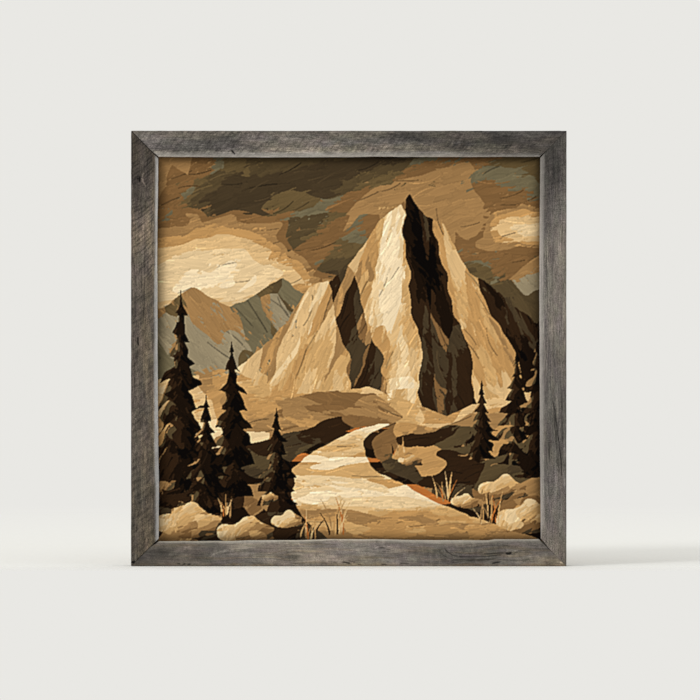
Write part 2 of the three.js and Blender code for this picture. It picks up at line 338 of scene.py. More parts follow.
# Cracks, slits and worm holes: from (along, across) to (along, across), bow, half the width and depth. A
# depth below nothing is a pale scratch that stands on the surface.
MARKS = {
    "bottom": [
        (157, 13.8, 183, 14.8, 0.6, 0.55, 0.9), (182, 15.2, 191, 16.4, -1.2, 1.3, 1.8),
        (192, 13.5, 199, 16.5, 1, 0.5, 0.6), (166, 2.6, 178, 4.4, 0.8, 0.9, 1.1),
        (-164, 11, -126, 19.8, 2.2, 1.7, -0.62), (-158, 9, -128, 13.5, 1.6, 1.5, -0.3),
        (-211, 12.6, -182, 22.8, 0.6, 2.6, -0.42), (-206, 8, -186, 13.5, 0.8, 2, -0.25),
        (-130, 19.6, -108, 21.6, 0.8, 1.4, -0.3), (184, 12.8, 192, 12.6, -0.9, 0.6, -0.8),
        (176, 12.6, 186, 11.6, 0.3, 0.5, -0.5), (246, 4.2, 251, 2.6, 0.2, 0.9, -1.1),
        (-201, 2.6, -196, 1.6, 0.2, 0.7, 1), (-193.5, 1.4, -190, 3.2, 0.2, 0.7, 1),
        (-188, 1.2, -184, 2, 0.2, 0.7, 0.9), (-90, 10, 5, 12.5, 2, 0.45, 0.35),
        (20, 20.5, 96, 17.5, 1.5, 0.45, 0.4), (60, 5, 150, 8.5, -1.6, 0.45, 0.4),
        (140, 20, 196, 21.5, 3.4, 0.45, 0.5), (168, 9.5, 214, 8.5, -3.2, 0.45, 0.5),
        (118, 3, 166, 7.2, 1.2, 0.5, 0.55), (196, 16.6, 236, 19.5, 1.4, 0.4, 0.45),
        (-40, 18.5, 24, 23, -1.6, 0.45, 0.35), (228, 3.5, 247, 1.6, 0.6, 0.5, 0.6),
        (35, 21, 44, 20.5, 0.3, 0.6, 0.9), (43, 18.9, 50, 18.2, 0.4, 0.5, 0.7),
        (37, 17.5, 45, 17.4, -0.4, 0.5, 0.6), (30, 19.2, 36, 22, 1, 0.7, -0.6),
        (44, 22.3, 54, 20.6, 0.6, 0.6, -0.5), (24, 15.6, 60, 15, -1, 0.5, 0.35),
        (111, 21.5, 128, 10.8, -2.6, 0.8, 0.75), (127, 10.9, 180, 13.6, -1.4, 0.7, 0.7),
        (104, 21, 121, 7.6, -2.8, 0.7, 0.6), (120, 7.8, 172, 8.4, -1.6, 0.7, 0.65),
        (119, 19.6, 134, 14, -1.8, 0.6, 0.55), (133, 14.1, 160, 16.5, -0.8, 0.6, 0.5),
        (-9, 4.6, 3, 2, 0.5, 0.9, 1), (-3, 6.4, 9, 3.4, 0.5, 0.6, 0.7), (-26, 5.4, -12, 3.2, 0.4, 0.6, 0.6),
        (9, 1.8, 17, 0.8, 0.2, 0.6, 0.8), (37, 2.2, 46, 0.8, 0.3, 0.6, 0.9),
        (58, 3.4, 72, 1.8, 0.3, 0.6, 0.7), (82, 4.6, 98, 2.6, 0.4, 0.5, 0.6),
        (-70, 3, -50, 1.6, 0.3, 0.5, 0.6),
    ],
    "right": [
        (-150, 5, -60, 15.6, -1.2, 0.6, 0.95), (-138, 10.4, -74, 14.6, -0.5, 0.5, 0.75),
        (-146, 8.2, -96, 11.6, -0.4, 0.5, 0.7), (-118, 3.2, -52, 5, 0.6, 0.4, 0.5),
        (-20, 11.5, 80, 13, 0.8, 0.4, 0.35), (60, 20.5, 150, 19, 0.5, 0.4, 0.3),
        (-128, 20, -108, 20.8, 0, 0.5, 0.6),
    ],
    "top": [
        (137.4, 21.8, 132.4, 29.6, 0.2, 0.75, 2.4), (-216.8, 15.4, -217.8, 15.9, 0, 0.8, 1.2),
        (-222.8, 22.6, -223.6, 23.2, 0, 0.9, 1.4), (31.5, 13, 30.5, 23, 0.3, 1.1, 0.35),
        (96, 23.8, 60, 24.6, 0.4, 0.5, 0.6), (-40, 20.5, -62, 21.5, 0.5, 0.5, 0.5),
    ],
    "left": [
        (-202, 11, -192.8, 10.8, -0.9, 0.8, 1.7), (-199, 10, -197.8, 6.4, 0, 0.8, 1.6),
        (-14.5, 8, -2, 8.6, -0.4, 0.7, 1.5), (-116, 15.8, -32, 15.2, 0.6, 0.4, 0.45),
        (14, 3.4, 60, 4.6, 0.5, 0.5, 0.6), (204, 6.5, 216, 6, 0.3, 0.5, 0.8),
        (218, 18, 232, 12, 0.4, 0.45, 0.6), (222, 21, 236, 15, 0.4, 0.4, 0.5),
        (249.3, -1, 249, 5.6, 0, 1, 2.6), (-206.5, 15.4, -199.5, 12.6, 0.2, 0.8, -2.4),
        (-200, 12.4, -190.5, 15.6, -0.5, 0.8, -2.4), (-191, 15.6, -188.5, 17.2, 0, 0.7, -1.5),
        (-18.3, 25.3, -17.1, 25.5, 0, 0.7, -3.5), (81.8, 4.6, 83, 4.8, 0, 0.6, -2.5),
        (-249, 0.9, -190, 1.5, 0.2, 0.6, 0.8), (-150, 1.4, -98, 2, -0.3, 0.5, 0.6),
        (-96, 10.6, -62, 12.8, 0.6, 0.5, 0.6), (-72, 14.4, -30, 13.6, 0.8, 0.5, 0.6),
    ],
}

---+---

▸ JOB
Reproduce the entire listing word for word.

▸ SOLUTION FOR THIS TASK
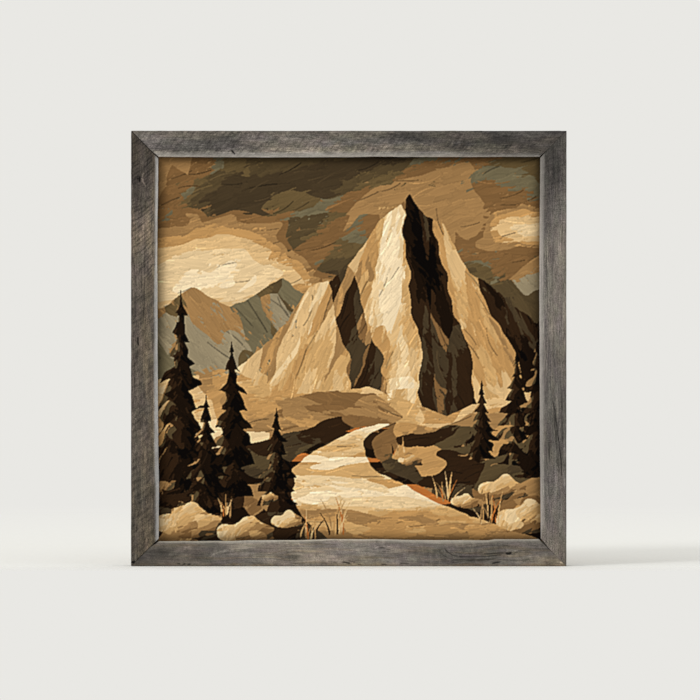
Write part 2 of the three.js and Blender code for this picture. It picks up at line 338 of scene.py. More parts follow.
# Cracks, slits and worm holes: from (along, across) to (along, across), bow, half the width and depth. A
# depth below nothing is a pale scratch that stands on the surface.
MARKS = {
    "bottom": [
        (157, 13.8, 183, 14.8, 0.6, 0.55, 0.9), (182, 15.2, 191, 16.4, -1.2, 1.3, 1.8),
        (192, 13.5, 199, 16.5, 1, 0.5, 0.6), (166, 2.6, 178, 4.4, 0.8, 0.9, 1.1),
        (-164, 11, -126, 19.8, 2.2, 1.7, -0.62), (-158, 9, -128, 13.5, 1.6, 1.5, -0.3),
        (-211, 12.6, -182, 22.8, 0.6, 2.6, -0.42), (-206, 8, -186, 13.5, 0.8, 2, -0.25),
        (-130, 19.6, -108, 21.6, 0.8, 1.4, -0.3), (184, 12.8, 192, 12.6, -0.9, 0.6, -0.8),
        (176, 12.6, 186, 11.6, 0.3, 0.5, -0.5), (246, 4.2, 251, 2.6, 0.2, 0.9, -1.1),
        (-201, 2.6, -196, 1.6, 0.2, 0.7, 1), (-193.5, 1.4, -190, 3.2, 0.2, 0.7, 1),
        (-188, 1.2, -184, 2, 0.2, 0.7, 0.9), (-90, 10, 5, 12.5, 2, 0.45, 0.35),
        (20, 20.5, 96, 17.5, 1.5, 0.45, 0.4), (60, 5, 150, 8.5, -1.6, 0.45, 0.4),
        (140, 20, 196, 21.5, 3.4, 0.45, 0.5), (168, 9.5, 214, 8.5, -3.2, 0.45, 0.5),
        (118, 3, 166, 7.2, 1.2, 0.5, 0.55), (196, 16.6, 236, 19.5, 1.4, 0.4, 0.45),
        (-40, 18.5, 24, 23, -1.6, 0.45, 0.35), (228, 3.5, 247, 1.6, 0.6, 0.5, 0.6),
        (35, 21, 44, 20.5, 0.3, 0.6, 0.9), (43, 18.9, 50, 18.2, 0.4, 0.5, 0.7),
        (37, 17.5, 45, 17.4, -0.4, 0.5, 0.6), (30, 19.2, 36, 22, 1, 0.7, -0.6),
        (44, 22.3, 54, 20.6, 0.6, 0.6, -0.5), (24, 15.6, 60, 15, -1, 0.5, 0.35),
        (111, 21.5, 128, 10.8, -2.6, 0.8, 0.75), (127, 10.9, 180, 13.6, -1.4, 0.7, 0.7),
        (104, 21, 121, 7.6, -2.8, 0.7, 0.6), (120, 7.8, 172, 8.4, -1.6, 0.7, 0.65),
        (119, 19.6, 134, 14, -1.8, 0.6, 0.55), (133, 14.1, 160, 16.5, -0.8, 0.6, 0.5),
        (-9, 4.6, 3, 2, 0.5, 0.9, 1), (-3, 6.4, 9, 3.4, 0.5, 0.6, 0.7), (-26, 5.4, -12, 3.2, 0.4, 0.6, 0.6),
        (9, 1.8, 17, 0.8, 0.2, 0.6, 0.8), (37, 2.2, 46, 0.8, 0.3, 0.6, 0.9),
        (58, 3.4, 72, 1.8, 0.3, 0.6, 0.7), (82, 4.6, 98, 2.6, 0.4, 0.5, 0.6),
        (-70, 3, -50, 1.6, 0.3, 0.5, 0.6),
    ],
    "right": [
        (-150, 5, -60, 15.6, -1.2, 0.6, 0.95), (-138, 10.4, -74, 14.6, -0.5, 0.5, 0.75),
        (-146, 8.2, -96, 11.6, -0.4, 0.5, 0.7), (-118, 3.2, -52, 5, 0.6, 0.4, 0.5),
        (-20, 11.5, 80, 13, 0.8, 0.4, 0.35), (60, 20.5, 150, 19, 0.5, 0.4, 0.3),
        (-128, 20, -108, 20.8, 0, 0.5, 0.6),
    ],
    "top": [
        (137.4, 21.8, 132.4, 29.6, 0.2, 0.75, 2.4), (-216.8, 15.4, -217.8, 15.9, 0, 0.8, 1.2),
        (-222.8, 22.6, -223.6, 23.2, 0, 0.9, 1.4), (31.5, 13, 30.5, 23, 0.3, 1.1, 0.35),
        (96, 23.8, 60, 24.6, 0.4, 0.5, 0.6), (-40, 20.5, -62, 21.5, 0.5, 0.5, 0.5),
    ],
    "left": [
        (-202, 11, -192.8, 10.8, -0.9, 0.8, 1.7), (-199, 10, -197.8, 6.4, 0, 0.8, 1.6),
        (-14.5, 8, -2, 8.6, -0.4, 0.7, 1.5), (-116, 15.8, -32, 15.2, 0.6, 0.4, 0.45),
        (14, 3.4, 60, 4.6, 0.5, 0.5, 0.6), (204, 6.5, 216, 6, 0.3, 0.5, 0.8),
        (218, 18, 232, 12, 0.4, 0.45, 0.6), (222, 21, 236, 15, 0.4, 0.4, 0.5),
        (249.3, -1, 249, 5.6, 0, 1, 2.6), (-206.5, 15.4, -199.5, 12.6, 0.2, 0.8, -2.4),
        (-200, 12.4, -190.5, 15.6, -0.5, 0.8, -2.4), (-191, 15.6, -188.5, 17.2, 0, 0.7, -1.5),
        (-18.3, 25.3, -17.1, 25.5, 0, 0.7, -3.5), (81.8, 4.6, 83, 4.8, 0, 0.6, -2.5),
        (-249, 0.9, -190, 1.5, 0.2, 0.6, 0.8), (-150, 1.4, -98, 2, -0.3, 0.5, 0.6),
        (-96, 10.6, -62, 12.8, 0.6, 0.5, 0.6), (-72, 14.4, -30, 13.6, 0.8, 0.5, 0.6),
    ],
}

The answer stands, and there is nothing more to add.